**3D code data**
§ §

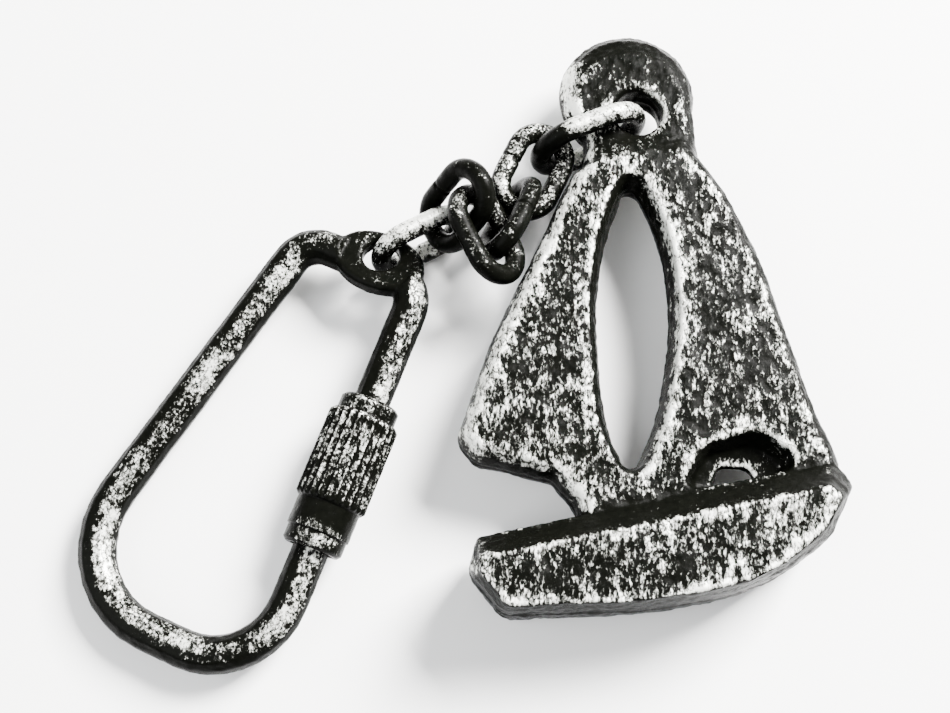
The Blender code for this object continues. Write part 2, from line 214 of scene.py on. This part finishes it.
def read_edges(mesh):
    flat = np.empty(len(mesh.edges) * 2, dtype=np.int32)
    mesh.edges.foreach_get("vertices", flat)
    return flat.reshape(-1, 2)


def read_normals(mesh):
    flat = np.empty(len(mesh.vertices) * 3)
    mesh.vertex_normals.foreach_get("vector", flat)
    return flat.reshape(-1, 3)


def clamped(values):
    return np.clip(values, 0.0, 1.0)


def mean_of_neighbours(values, pairs):
    count = np.bincount(pairs.ravel(), minlength=len(values)).astype(float)
    total = np.zeros_like(values)
    for axis in range(values.shape[1]):
        total[:, axis] = np.bincount(pairs[:, 0], values[pairs[:, 1], axis], len(values))
        total[:, axis] += np.bincount(pairs[:, 1], values[pairs[:, 0], axis], len(values))
    return total / count[:, None]


def relaxed(values, pairs, rounds, share=0.5):
    for _ in range(rounds):
        values = values + share * (mean_of_neighbours(values, pairs) - values)
    return values


def kept_relaxed(values, pairs, rounds):
    """Relaxed without shrinking."""
    for _ in range(rounds):
        values = relaxed(values, pairs, 1, 0.5)
        values = relaxed(values, pairs, 1, -0.52)
    return values


def rounds_for(reach, voxel):
    """How many rounds of relaxing reach this far on a mesh of this fineness."""
    return round((reach / voxel) ** 2 * 2)


def convexity(points, pairs, normals, rounds):
    """How far each point stands out from its relaxed surroundings, in metres."""
    return np.einsum("ij,ij->i", points - relaxed(points, pairs, rounds), normals)


def lumps(points, size, octaves, seed):
    """Fractal noise at these points, from about -1 to 1, with features of this size."""
    shift = Vector((seed * 7.31, seed * 3.17, seed * 1.93))
    scale = 1.0 / size
    return np.array([noise.fractal(Vector(point) * scale + shift, 0.9, 2.0, octaves) for point in points])


def add_attribute(mesh, name, values):
    attribute = mesh.attributes.new(name, "FLOAT", "POINT")
    attribute.data.foreach_set("value", np.ascontiguousarray(values, dtype=np.float32))


def remeshed_copy(name, node, voxel):
    """A new object with the node's solid as an even, dense mesh."""
    mesh = frame["nodes"][node].data.copy()
    obj = bpy.data.objects.new(name, mesh)
    bpy.context.scene.collection.objects.link(obj)
    modifier = obj.modifiers.new("even", "REMESH")
    modifier.mode = "VOXEL"
    modifier.voxel_size = voxel
    graph = bpy.context.evaluated_depsgraph_get()
    dense = bpy.data.meshes.new_from_object(obj.evaluated_get(graph))
    obj.modifiers.clear()
    obj.data = dense
    bpy.data.meshes.remove(mesh)
    dense.materials.clear()
    dense.name = name
    return obj


def closed_grid(name, points, rings, sides):
    """A new object with a closed mesh over rings of points, the last ring joined to the first."""
    faces = []
    for ring in range(rings):
        here = ring * sides
        after = (ring + 1) % rings * sides
        for side in range(sides):
            beside = (side + 1) % sides
            faces.append((here + side, here + beside, after + beside, after + side))
    mesh = bpy.data.meshes.new(name)
    mesh.from_pydata(np.reshape(points, (-1, 3)).tolist(), [], faces)
    bm = bmesh.new()
    bm.from_mesh(mesh)
    bmesh.ops.recalc_face_normals(bm, faces=bm.faces)
    bm.to_mesh(mesh)
    bm.free()
    obj = bpy.data.objects.new(name, mesh)
    bpy.context.scene.collection.objects.link(obj)
    return obj


def finish_piece(obj, node, body, look):
    obj.data.materials.clear()
    obj.data.materials.append(look)
    obj.data.shade_smooth()
    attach(obj, body)
    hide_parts(node)


# ---------------------------------------------------------------- paint


class Nodes:
    """Short ways to add shader nodes to a material."""

    def __init__(self, name):
        self.material = bpy.data.materials.new(name)
        self.material.use_nodes = True
        self.tree = self.material.node_tree
        self.shader = self.tree.nodes["Principled BSDF"]

    def add(self, kind, inputs=None, **settings):
        node = self.tree.nodes.new(kind)
        for key, value in settings.items():
            setattr(node, key, value)
        for key, value in (inputs or {}).items():
            self.put(node, key, value)
        return node

    def put(self, node, key, value):
        """Link a socket to this input, or set the input's value."""
        if isinstance(value, bpy.types.NodeSocket):
            self.tree.links.new(value, node.inputs[key])
        else:
            node.inputs[key].default_value = value

    def math(self, operation, first, second):
        return self.add("ShaderNodeMath", {0: first, 1: second}, operation=operation).outputs[0]

    def times(self, value, factor):
        return self.math("MULTIPLY", value, factor)

    def noise(self, place, size, detail, roughness, distortion=0.0):
        inputs = {
            "Vector": place,
            "Scale": 1.0 / size,
            "Detail": detail,
            "Roughness": roughness,
            "Distortion": distortion,
        }
        return self.add("ShaderNodeTexNoise", inputs).outputs["Fac"]

    def ramp(self, value, low, high, to_low=0.0, to_high=1.0):
        inputs = {"Value": value, "From Min": low, "From Max": high, "To Min": to_low, "To Max": to_high}
        return self.add("ShaderNodeMapRange", inputs).outputs["Result"]

    def mix(self, factor, first, second):
        node = self.add("ShaderNodeMix", data_type="RGBA")
        for index, value in ((0, factor), (6, first), (7, second)):
            self.put(node, index, value)
        return node.outputs[2]


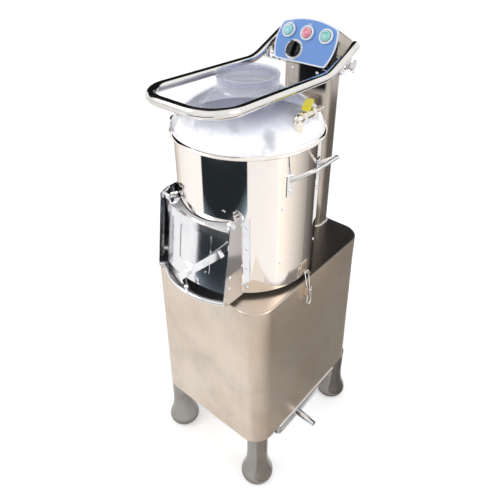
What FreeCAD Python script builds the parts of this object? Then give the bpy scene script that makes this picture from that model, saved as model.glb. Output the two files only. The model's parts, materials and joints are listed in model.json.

§ §

**SHORT EXERCISE**
Return each line of the records above exactly as it reads.

**EXPECTED ANSWER**
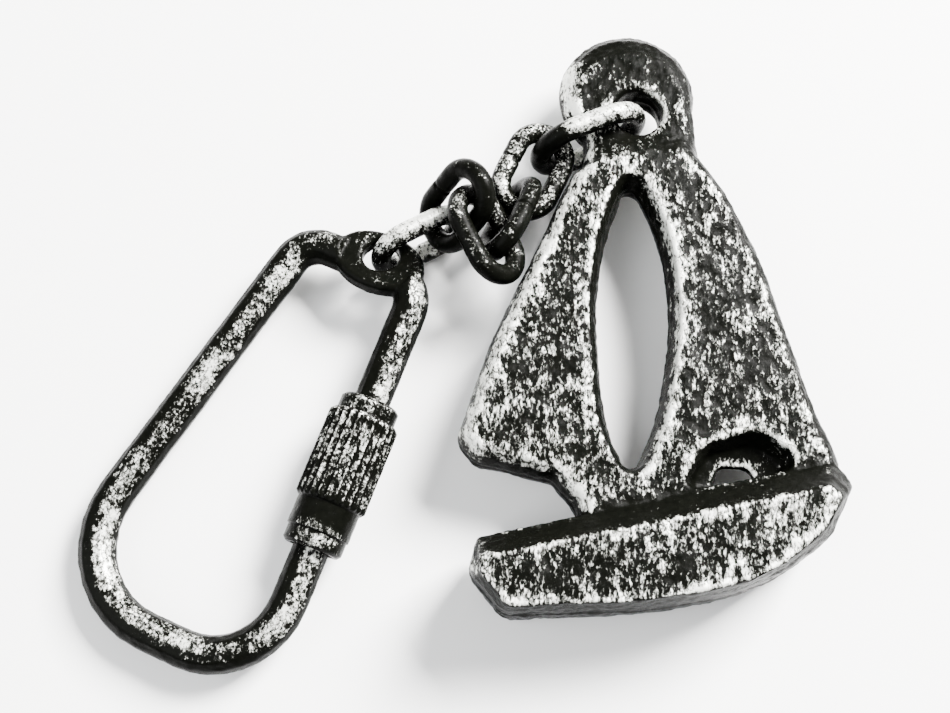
The Blender code for this object continues. Write part 2, from line 214 of scene.py on. This part finishes it.
def read_edges(mesh):
    flat = np.empty(len(mesh.edges) * 2, dtype=np.int32)
    mesh.edges.foreach_get("vertices", flat)
    return flat.reshape(-1, 2)


def read_normals(mesh):
    flat = np.empty(len(mesh.vertices) * 3)
    mesh.vertex_normals.foreach_get("vector", flat)
    return flat.reshape(-1, 3)


def clamped(values):
    return np.clip(values, 0.0, 1.0)


def mean_of_neighbours(values, pairs):
    count = np.bincount(pairs.ravel(), minlength=len(values)).astype(float)
    total = np.zeros_like(values)
    for axis in range(values.shape[1]):
        total[:, axis] = np.bincount(pairs[:, 0], values[pairs[:, 1], axis], len(values))
        total[:, axis] += np.bincount(pairs[:, 1], values[pairs[:, 0], axis], len(values))
    return total / count[:, None]


def relaxed(values, pairs, rounds, share=0.5):
    for _ in range(rounds):
        values = values + share * (mean_of_neighbours(values, pairs) - values)
    return values


def kept_relaxed(values, pairs, rounds):
    """Relaxed without shrinking."""
    for _ in range(rounds):
        values = relaxed(values, pairs, 1, 0.5)
        values = relaxed(values, pairs, 1, -0.52)
    return values


def rounds_for(reach, voxel):
    """How many rounds of relaxing reach this far on a mesh of this fineness."""
    return round((reach / voxel) ** 2 * 2)


def convexity(points, pairs, normals, rounds):
    """How far each point stands out from its relaxed surroundings, in metres."""
    return np.einsum("ij,ij->i", points - relaxed(points, pairs, rounds), normals)


def lumps(points, size, octaves, seed):
    """Fractal noise at these points, from about -1 to 1, with features of this size."""
    shift = Vector((seed * 7.31, seed * 3.17, seed * 1.93))
    scale = 1.0 / size
    return np.array([noise.fractal(Vector(point) * scale + shift, 0.9, 2.0, octaves) for point in points])


def add_attribute(mesh, name, values):
    attribute = mesh.attributes.new(name, "FLOAT", "POINT")
    attribute.data.foreach_set("value", np.ascontiguousarray(values, dtype=np.float32))


def remeshed_copy(name, node, voxel):
    """A new object with the node's solid as an even, dense mesh."""
    mesh = frame["nodes"][node].data.copy()
    obj = bpy.data.objects.new(name, mesh)
    bpy.context.scene.collection.objects.link(obj)
    modifier = obj.modifiers.new("even", "REMESH")
    modifier.mode = "VOXEL"
    modifier.voxel_size = voxel
    graph = bpy.context.evaluated_depsgraph_get()
    dense = bpy.data.meshes.new_from_object(obj.evaluated_get(graph))
    obj.modifiers.clear()
    obj.data = dense
    bpy.data.meshes.remove(mesh)
    dense.materials.clear()
    dense.name = name
    return obj


def closed_grid(name, points, rings, sides):
    """A new object with a closed mesh over rings of points, the last ring joined to the first."""
    faces = []
    for ring in range(rings):
        here = ring * sides
        after = (ring + 1) % rings * sides
        for side in range(sides):
            beside = (side + 1) % sides
            faces.append((here + side, here + beside, after + beside, after + side))
    mesh = bpy.data.meshes.new(name)
    mesh.from_pydata(np.reshape(points, (-1, 3)).tolist(), [], faces)
    bm = bmesh.new()
    bm.from_mesh(mesh)
    bmesh.ops.recalc_face_normals(bm, faces=bm.faces)
    bm.to_mesh(mesh)
    bm.free()
    obj = bpy.data.objects.new(name, mesh)
    bpy.context.scene.collection.objects.link(obj)
    return obj


def finish_piece(obj, node, body, look):
    obj.data.materials.clear()
    obj.data.materials.append(look)
    obj.data.shade_smooth()
    attach(obj, body)
    hide_parts(node)


# ---------------------------------------------------------------- paint


class Nodes:
    """Short ways to add shader nodes to a material."""

    def __init__(self, name):
        self.material = bpy.data.materials.new(name)
        self.material.use_nodes = True
        self.tree = self.material.node_tree
        self.shader = self.tree.nodes["Principled BSDF"]

    def add(self, kind, inputs=None, **settings):
        node = self.tree.nodes.new(kind)
        for key, value in settings.items():
            setattr(node, key, value)
        for key, value in (inputs or {}).items():
            self.put(node, key, value)
        return node

    def put(self, node, key, value):
        """Link a socket to this input, or set the input's value."""
        if isinstance(value, bpy.types.NodeSocket):
            self.tree.links.new(value, node.inputs[key])
        else:
            node.inputs[key].default_value = value

    def math(self, operation, first, second):
        return self.add("ShaderNodeMath", {0: first, 1: second}, operation=operation).outputs[0]

    def times(self, value, factor):
        return self.math("MULTIPLY", value, factor)

    def noise(self, place, size, detail, roughness, distortion=0.0):
        inputs = {
            "Vector": place,
            "Scale": 1.0 / size,
            "Detail": detail,
            "Roughness": roughness,
            "Distortion": distortion,
        }
        return self.add("ShaderNodeTexNoise", inputs).outputs["Fac"]

    def ramp(self, value, low, high, to_low=0.0, to_high=1.0):
        inputs = {"Value": value, "From Min": low, "From Max": high, "To Min": to_low, "To Max": to_high}
        return self.add("ShaderNodeMapRange", inputs).outputs["Result"]

    def mix(self, factor, first, second):
        node = self.add("ShaderNodeMix", data_type="RGBA")
        for index, value in ((0, factor), (6, first), (7, second)):
            self.put(node, index, value)
        return node.outputs[2]


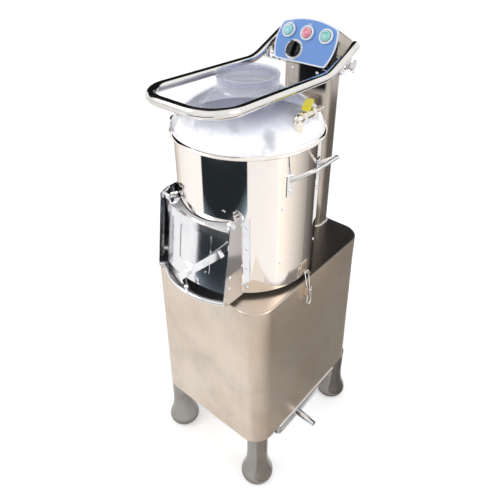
What FreeCAD Python script builds the parts of this object? Then give the bpy scene script that makes this picture from that model, saved as model.glb. Output the two files only. The model's parts, materials and joints are listed in model.json.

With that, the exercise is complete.